Holder dodges states’ marijuana laws issue

Smoking-Marijuana-Hit

Photo Credit: The Come Up

All nine former U.S. Drug Enforcement Administration chiefs waited to hear the Obama administration’s official position on two state laws legalizing marijuana, but no word came as of Wednesday.

Colorado and Washington state recently legalized the recreational use of marijuana, even though federal law still makes any use of the drug a crime

The former DEA chiefs and four former drug czars sent a letter Monday asking Sens. Patrick Leahy and Chuck Grassley of the Judiciary Committee to “encourage Attorney General Eric Holder to adhere to long-standing federal law and policy in this regard, and to vigorously enforce the Controlled Substances Act (CSA).”

The letter called an Obama administration response an urgent matter as the clock ticks on the state laws’ implementation:

We, the undersigned, strongly support the continued enforcement of federal law prohibiting the cultivation, distribution, sale, possession, and use of marijuana-a dangerous and addictive drug which already has severe harmful effects on American society.

Our nation urgently needs action from Attorney General Holder to ensure that federal marijuana laws are enforced, federal preemption is asserted, and our obligations under international drug treaties are honored.

Holder testified before the committee Wednesday, but he didn’t reveal what the Justice Department’s official response would be.

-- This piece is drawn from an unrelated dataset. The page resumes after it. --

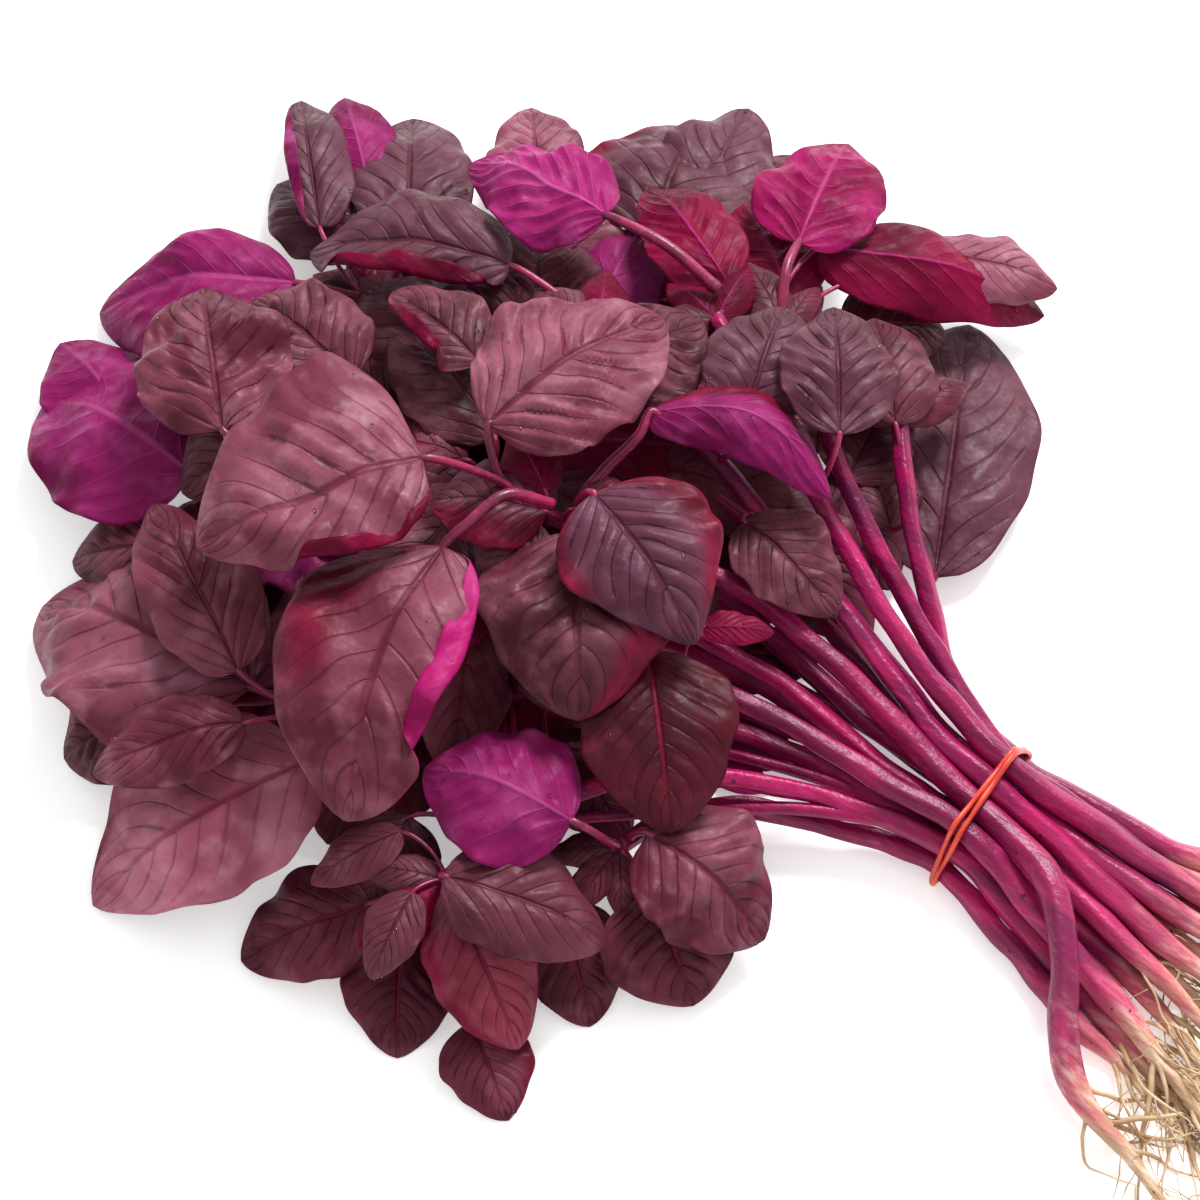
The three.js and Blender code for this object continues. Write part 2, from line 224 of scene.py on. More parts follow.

CBS Denver published this statement from Holder to the committee:

 I have had the opportunity to meet with the leadership from Colorado and from Washington, the governors. We had a good, I think, communication. We in the administration at this point are considering what the federal government’s response to those new statutes will be. I expect we will have the ability to announce what our policy is going to be relatively soon.

“I would think, this is simply an editorial comment,” Leahy responded, according to CBS, “but if you are going to have to be, because of budget cuts, prioritizing matters, I would suggest there are more serious things than minor possession of marijuana. But that’s a personal view.”

Read the letter to Sens. Leahy and Grassley here.

Read more from CBS Denver here.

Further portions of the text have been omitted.